1. A method of driving a parallel-plate variable micro-electromechanical capacitor, comprising:
- establishing a first charge differential across a first and a second conductive plates of said variable capacitor wherein said first and second conductive plates are biased to a relative position and separated by a variable gap distance, and wherein said first charge differential causes relative movement between said conductive plates against said bias to narrow said variable gap distance;
  
  isolating said first and second plates for a first duration; and
  
  decreasing said charge differential to a final charge differential being less than said first charge differential and wherein said second charge differential also causes attraction between said conductive plates against said bias and corresponds to a second value of said variable gap distance which is smaller than a gap distance between said conductive plates corresponding to said biased relative position.
- View Dependent Claims (2, 3, 4, 5, 6, 7)
- - 2. The method of claim 1, further comprising isolating said first and second plates for a second duration after decreasing said charge differential.
  - 3. The method of claim 2, wherein isolating said first and second plates for said second duration allows said first and second plates to mechanically settle to said second value of said variable gap distance.
  - 4. The method of claim 1, wherein establishing said first charge differential comprises coupling said first conductive plates to a reference voltage source and coupling said second conductive plate to a clear voltage.
  - 5. The method of claim 4, wherein said clear voltage comprises a second clear voltage coupled to said second conductive plate and wherein decreasing said charge differential comprises coupling said first conductive plate to a first clear voltage.
  - 6. The method of claim 1, wherein said first charge differential causes an initial attractive force between said first and second conductive plates that is larger than a second attractive force corresponding to said second value of said variable gap distance.
  - 7. The method of claim 1, wherein said parallel-plate variable MEM capacitor comprises a diffraction-based light modulation device.

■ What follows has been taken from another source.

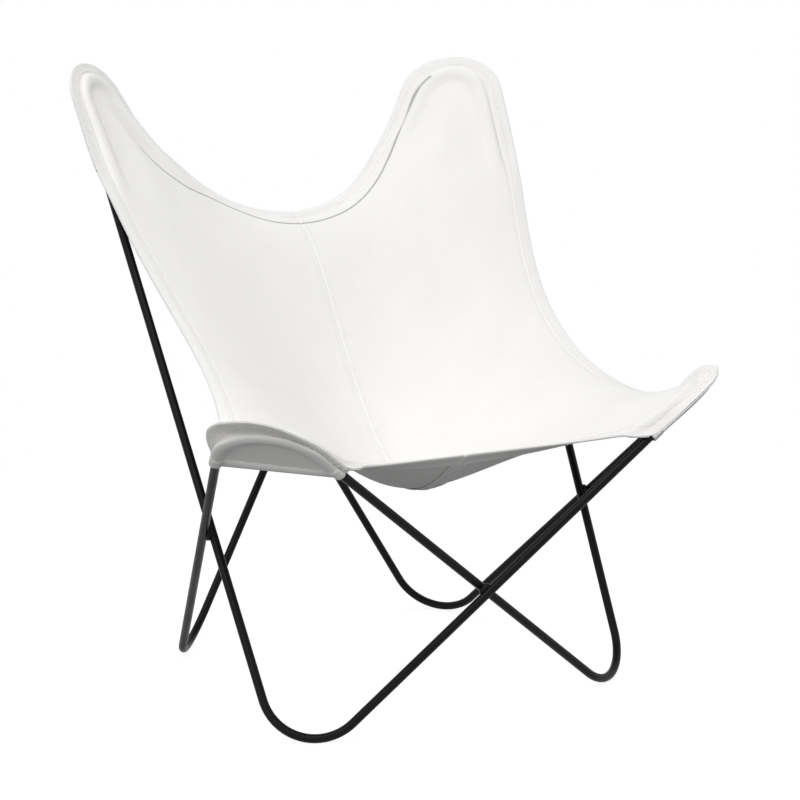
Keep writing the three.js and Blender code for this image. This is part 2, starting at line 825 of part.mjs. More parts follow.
addPiece("frame_loop_1", solidOf(closedRod(firstBends)), rodMaterial());
addPiece("frame_loop_2", solidOf(closedRod(secondBends)), rodMaterial());
const [backLeft, floorFrontLeft, frontRight, floorBackRight] = firstCorners;
const [backRight, floorFrontRight, frontLeft, floorBackLeft] = secondCorners;
addPiece("weld_front", weldBead(floorFrontLeft, frontRight, floorFrontRight, frontLeft), rodMaterial());
addPiece("weld_back", weldBead(floorBackRight, backLeft, floorBackLeft, backRight), rodMaterial());
addPiece("weld_left", weldBead(backLeft, floorFrontLeft, frontLeft, floorBackLeft), rodMaterial());
addPiece("weld_right", weldBead(backRight, floorFrontRight, frontRight, floorBackRight), rodMaterial());

addPiece("sling_left_panel", solidOf(sheetOf(leftRows, canvasThickness)), canvasMaterial());
addPiece("sling_right_panel", solidOf(sheetOf(rightRows, canvasThickness)), canvasMaterial());
const under = (rows, step) => {
  const probe = offsetRows(rows, step);
  const other = offsetRows(rows, -step);
  const side = (candidate) => candidate[0][0].clone().sub(rows[0][0]).dot(new THREE.Vector3(0, -1, 1));
  return side(probe) < side(other) ? probe : other;
};
addPiece("seam_tape", solidOf(sheetOf(under(tapeRows, layerStep), canvasThickness)), canvasMaterial());
addPiece("hem_back", solidOf(sheetOf(under(topHem, hemStep), canvasThickness)), canvasMaterial());
addPiece("hem_front", solidOf(sheetOf(under(frontHem, hemStep), canvasThickness)), canvasMaterial());
addPiece("hem_left", solidOf(sheetOf(under(leftHem, hemStep), canvasThickness)), canvasMaterial());
addPiece("hem_right", solidOf(sheetOf(under(rightHem, hemStep), canvasThickness)), canvasMaterial());

const topLine = crossEdge(backLeftEar, backRightEar, backEarTopRun, topHandle, topPull);
const frontLine = crossEdge(frontLeftEar, frontRightEar, frontEarCrossRun, frontHandle, frontPull);
const leftLine = sideEdge(true);
const rightLine = sideEdge(false);
const turned = (line) => [...line].reverse();
const pockets = [
  ["back_left", backLeftEar, backPocketSideRun, backPocketTopRun, leftLine, topLine],
  ["back_right", backRightEar, backPocketSideRun, backPocketTopRun, rightLine, turned(topLine)],
  ["front_left", frontLeftEar, frontPocketSideRun, frontPocketCrossRun, turned(leftLine), frontLine],
  ["front_right", frontRightEar, frontPocketSideRun, frontPocketCrossRun, turned(rightLine), turned(frontLine)],
];
for (const [place, ear, sideRun, freeRun, sideLine, freeLine] of pockets) {
  addPiece("pocket_" + place, solidOf(pocketOf(ear, sideRun, freeRun, sideLine, freeLine)), canvasMaterial());
  addPiece("binding_" + place, solidOf(bindingOf(ear, sideRun, freeRun)), canvasMaterial());
}

// The middle of the footprint lies on the origin and the lowest bends on the floor.
const box = new THREE.Box3().setFromObject(group);
const middleOfBox = box.getCenter(new THREE.Vector3());
for (const mesh of group.children) mesh.geometry.translate(-middleOfBox.x, -middleOfBox.y, -box.min.z);

export default group;
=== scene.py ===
"""Butterfly sling chair: two loops of bent steel rod, and a canvas sling hung by four pockets."""

import math
from types import SimpleNamespace

import bpy
import numpy as np
from mathutils import Matrix, Vector


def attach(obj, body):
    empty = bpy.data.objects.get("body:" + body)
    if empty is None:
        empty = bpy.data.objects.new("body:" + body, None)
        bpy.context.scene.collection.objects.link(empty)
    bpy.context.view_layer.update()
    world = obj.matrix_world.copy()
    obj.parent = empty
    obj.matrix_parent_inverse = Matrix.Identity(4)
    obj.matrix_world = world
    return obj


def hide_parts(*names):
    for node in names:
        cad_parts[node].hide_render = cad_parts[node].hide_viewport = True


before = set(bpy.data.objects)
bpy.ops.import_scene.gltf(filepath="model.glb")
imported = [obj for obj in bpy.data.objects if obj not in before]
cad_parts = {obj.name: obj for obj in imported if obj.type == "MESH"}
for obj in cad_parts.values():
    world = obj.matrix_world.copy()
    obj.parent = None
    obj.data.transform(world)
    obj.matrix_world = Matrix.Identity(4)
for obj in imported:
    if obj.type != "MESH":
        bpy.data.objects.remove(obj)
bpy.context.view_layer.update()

# Sizes are in millimetres until a mesh is made. The offset moves the chair's own measures onto
# the part's origin.
MM = 0.001
OFFSET = np.array([-3.365, -15.047, -0.010])

# Where the straight legs of each loop would meet, in this order: back ear, front floor bend,
# front ear, back floor bend
first_corners = np.array(
    [[-347.8, 339.5, 955], [-281.5, -240.8, -48.254], [399.824, -338, 503], [221.5, 238, -48.893]]
)
second_corners = np.array(
    [
        [347.8, 353.172, 955],
        [281.5, -227.128, -48.888],
        [-391.693, -324.328, 503],
        [-221.5, 251.672, -49.52],
    ]
)
rod_radius = 6.0
bend_radii = [51.0, 72.0, 75.0, 72.0]

# The second loop stands this far behind the first one, and the sling hangs midway
loop_shift = 13.672
half_shift = np.array([0.0, loop_shift / 2, 0.0])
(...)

8. A method of driving a diffraction-based light modulation device (DLD), comprising:
- establishing a preliminary known charge state with respect to a first and a second conductive plate of a variable capacitor wherein said first and second conductive plates are separated by a variable gap distance;
  
  establishing a first charge differential across said first and second conductive plates to force said first and second conductive plates toward each other;
  
  isolating said first and second conductive plates for a first duration;
  
  decreasing said charge differential to a second charge differential that also forces said first and second conductive plates toward each other, but said second charge differential being less than said first charge differential and wherein said second charge differential corresponds to a second value of said variable gap distance; and
  
  isolating said variable capacitor for a second duration to allow said first and second plates to settle to said second value of said variable gap distance.
- View Dependent Claims (9, 10, 11, 12, 13, 14, 15, 16)
- - 9. The method of claim 8, wherein establishing said known charge state comprises coupling said first conductive plate to a first clear voltage and coupling second conductive plate to a second clear voltage.
  - 10. The method of claim 8, wherein said first and second conductive plates are at substantially similar voltage levels.
  - 11. The method of claim 8, wherein said first and second clear voltages comprise different voltage levels.
  - 12. The method of claim 8, wherein establishing said first charge differential comprises coupling said first conductive plate to an overdriven reference voltage source.
  - 13. The method of claim 8, wherein decreasing said charge differential comprises removing a selected amount of charge from said first conductive plate.
  - 14. The method of claim 13, wherein removing said selected amount of charge comprises coupling said first conductive plate to an overdrive compensation voltage for a determined period of time.
  - 15. The method of claim 8, wherein said variable capacitor is controlled by a voltage control circuit.
  - 16. The method of claim 8, wherein said variable capacitor is controlled by a charge control circuit.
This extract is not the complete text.